Elasticsearch, Logstash & Kibana (ELK) for Detailed Log Analysis
When log depth and searchability are priorities, the ELK stack—Elasticsearch, Logstash, and Kibana—offers an unmatched level of detail for AI agent observability. Elasticsearch’s powerful search capabilities, combined with Kibana’s intuitive visualizations, create a rich interface to explore detailed logs.
Imagine you need to detect anomalies in the way AI agents interpret sensor data, leading to incorrect decisions. Logstash can ingest logs with relevant contextual data, which Elasticsearch indexes efficiently:
input {
udp {
port => 5044
}
}
filter {
json {
source => "message"
}
}
output {
elasticsearch {
hosts => ["localhost:9200"]
index => "ai-agent-logs-%{+YYYY.MM.dd}"
}
}
Kibana, then, allows you to search and visualize anomalies within agent decision logs, bringing hidden patterns to the forefront. The ability to query logs using rich search syntax means you can dissect every byte of log data for patterns or irregularities, guiding corrective actions.

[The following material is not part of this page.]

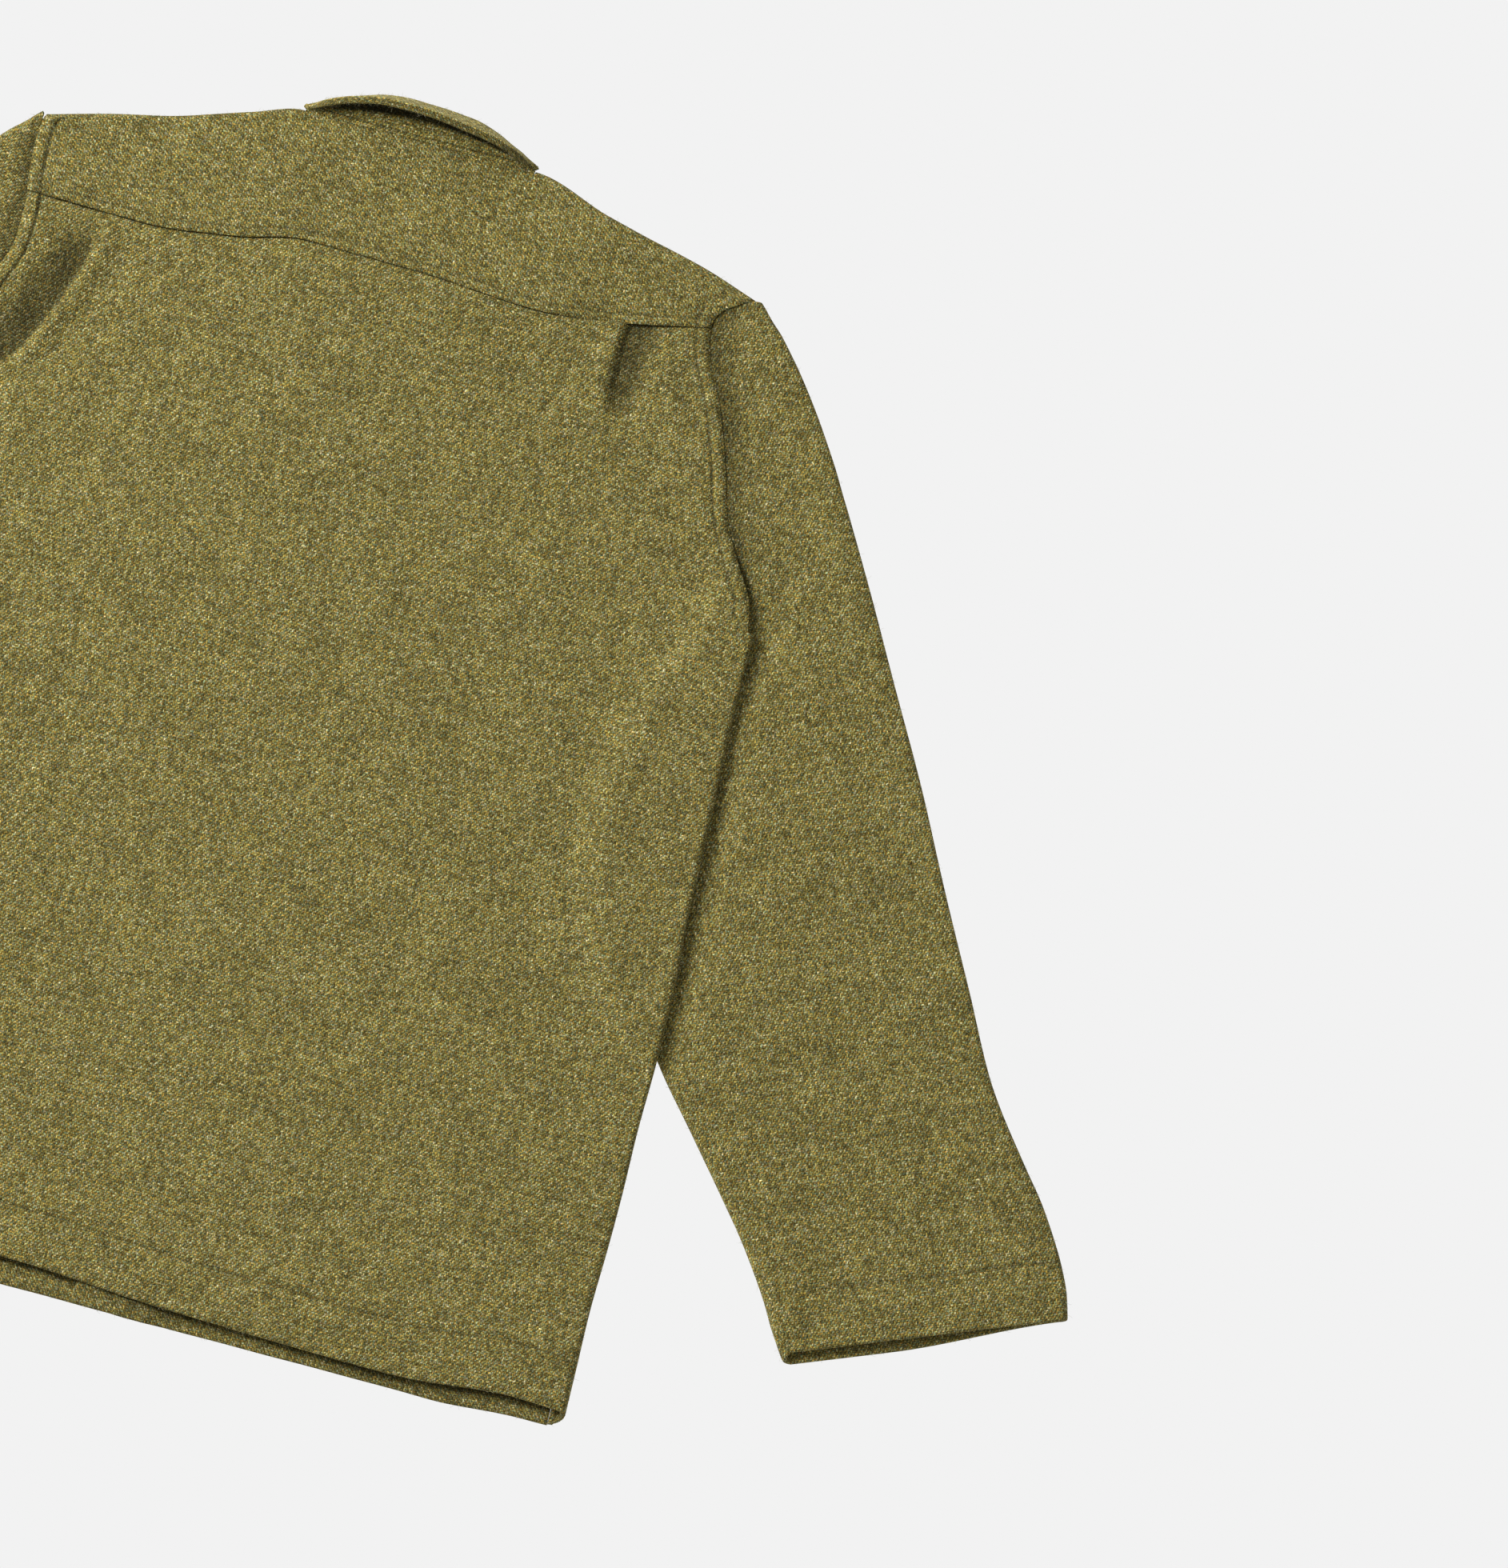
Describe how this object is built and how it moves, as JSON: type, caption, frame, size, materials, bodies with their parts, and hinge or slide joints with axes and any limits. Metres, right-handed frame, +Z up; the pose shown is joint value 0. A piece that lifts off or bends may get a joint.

choosing the right observability tool requires understanding the details of your AI and infrastructure needs. While Prometheus and Grafana offer excellent real-time monitoring and visual insights, OpenTelemetry provides trace-driven clarity. The ELK stack stands unmatched in log analysis depth. As you weigh these options, consider the operational demands and scalability of your agents, picking what supports visibility into their arcane operations.